# pics of my tegus./ pic heavy.....



## mr.tegu (Dec 8, 2009)

just random pics of my tegus i hope to breed some day..


----------



## jarett_Harrison (Dec 8, 2009)

very nice!


----------



## Jefroka (Dec 8, 2009)

How big is your enclosure? Nice looking tegus, you have a big boy there. Love the poo shot! :grno 


...Jefroka


----------



## mr.tegu (Dec 8, 2009)

lol..the poo got put in on accident. my enclosure in these pics is 7' by 3' by 3'. i have a real nice 6' by 6' by 2' in my back yard for in the summer. the male is huge when in your arms. the pictures due no justice...lol


----------



## rrcoolj (Dec 9, 2009)

Good lord look at that male! My tegu has a LOT of growing up to do.

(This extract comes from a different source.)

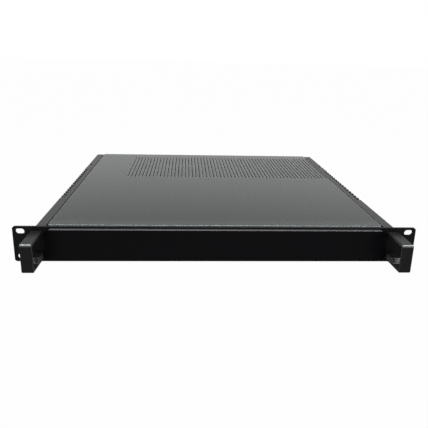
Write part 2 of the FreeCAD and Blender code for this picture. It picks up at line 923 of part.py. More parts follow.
def fan_x(i):
    return fan_mid_x + (i - (fan_count - 1) / 2.0) * fan_spacing


def fan_wall():
    """Bracket across the body that carries the fans, with a foot on the floor and a lip under the cover."""
    x0 = fan_x(0) - fan_size / 2 - fan_wall_margin
    x1 = fan_x(fan_count - 1) + fan_size / 2 + fan_wall_margin
    y0 = fan_wall_y
    top = body_height - fan_wall_top_gap
    wall = block(x0, x1, y0, y0 + sheet, sheet, top)
    foot = block(x0, x1, y0 - fan_wall_foot, y0 + sheet, sheet, 2 * sheet)
    head = block(x0, x1, y0 - fan_wall_foot, y0 + sheet, top - sheet, top)
    opening_r = fan_size / 2 - 2 * fan_ring
    cuts = []
    for i in range(fan_count):
        cuts.append(prism(fan_bore_sides, opening_r, 3 * sheet, fan_x(i), y0 - sheet, fan_h, (0, 1, 0)))
    return wall.fuse([foot, head]).cut(Part.makeCompound(cuts)).removeSplitter()


def fan_frame(x, y0, h, size):
    """Square duct with four corner holes and the motor seat carried on three struts at the rear."""
    half = size / 2
    bore_r = half - fan_ring
    hub_r = bore_r * fan_hub_share
    frame = block(x - half, x + half, y0, y0 + fan_length, h - half, h + half)
    frame = frame.makeChamfer(fan_corner, [e for e in frame.Edges if e.BoundBox.YLength > fan_length / 2])
    cuts = [prism(fan_bore_sides, bore_r, fan_length + 2 * past, x, y0 - past, h, (0, 1, 0))]
    hole = half - fan_hole_inset
    for sx in (-1, 1):
        for sz in (-1, 1):
            place = (x + sx * hole, y0 - past, h + sz * hole)
            cuts.append(prism(hex_sides, fan_hole_r, fan_length + 2 * past, *place, (0, 1, 0)))
    frame = frame.cut(Part.makeCompound(cuts))
    seat_y = y0 + fan_length - fan_motor_thick
    seat = prism(fan_hub_sides, hub_r, fan_motor_thick, x, seat_y, h, (0, 1, 0))
    arms = []
    half_arm = fan_arm / 2
    for k in range(fan_arm_count):
        arm_end = seat_y + fan_motor_thick / 2
        across = (x + hub_r - half_arm, x + bore_r + fan_ring / 2)
        arm = block(*across, seat_y, arm_end, h - half_arm, h + half_arm)
        arm.rotate(v(x, 0, h), FreeCAD.Vector(0, 1, 0), 90 + 360.0 * k / fan_arm_count)
        arms.append(arm)
    bore = rod(fan_shaft_r + pin_clearance, fan_motor_thick + 2 * past, x, seat_y - past, h, (0, 1, 0))
    return frame.fuse([seat] + arms).cut(bore).removeSplitter()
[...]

Awesome pics I love both of them.


----------



## reptastic (Dec 9, 2009)

they are both gorgeous how old/long are they that male is huge reminfs me of a male tegu on another site


----------



## mr.tegu (Dec 9, 2009)

thanks for the replys im glad you all like the pics..he is a big boy and still growing..hes at 44 inches now..


----------



## whoru (Dec 9, 2009)

nice lookin gu's


----------



## mr.tegu (Dec 10, 2009)

bump..this is in the wrong forum..mods please put in (arg blk n wht) forum. sorry my bad.


----------



## BOOZER (Dec 10, 2009)

mr.tegu is that straw/hay combo? and how do you like it as far as humidity, cleanup, smell etc...


----------



## mr.tegu (Dec 10, 2009)

yes it is a straw/hay mix. i have tried everything from bark, dirt, and like 3 types of bedding and by far for me this is the best for spot cleaning and keeps the tegus clean when you wanna hold them. bark was horriable because the red like dust would get all over my clothes and stuff. the mulch and other types of bedding was way to dusty and i think made my tegus blow there noses a lot from the real fine dust from this bedding stuff. the straw/hay mix is awsome because it actually holds a burrow hole and tunnel system. its cleaner and the tegus really seem to like it. the straw/hay mix holds humidity almost to well because if you get it to wet it takes forever to dry so i like to turn it every few days and let it dry out a day or two before re-wetting it. straw/hay is so cheap i get it for only 5 dollars for a 33 gallon trash bag size of it so you can change the substrate very often and not become broke over it. give it a shot bro!!


----------



## BOOZER (Dec 10, 2009)

will do!! my tegu COMA sneezes as well. and it seems cypress is nonexistent so hay/straw sounds like a cure. it seems alot cleaner as well. do you have any certain mix ratio??
thanks

btw.. good looking cage and tegus!!!


----------



## mr.tegu (Dec 10, 2009)

no i have no certain ratio on the two. i kinda like the look of both kinds mixed more then anything eles. i think the straw is what constructs the burrows and the hay kinda covers the voids. one thing though is the first few days your room may smell like a barn or feed store.lol..


----------



## JohnMatthew (Dec 12, 2009)

Nice GU's, and I for one love the smell of fresh hay


----------



## mr.tegu (Dec 14, 2009)

same here but as you can tell my tegus live in the garage. im sure in my house the smell would be a little strange though.


----------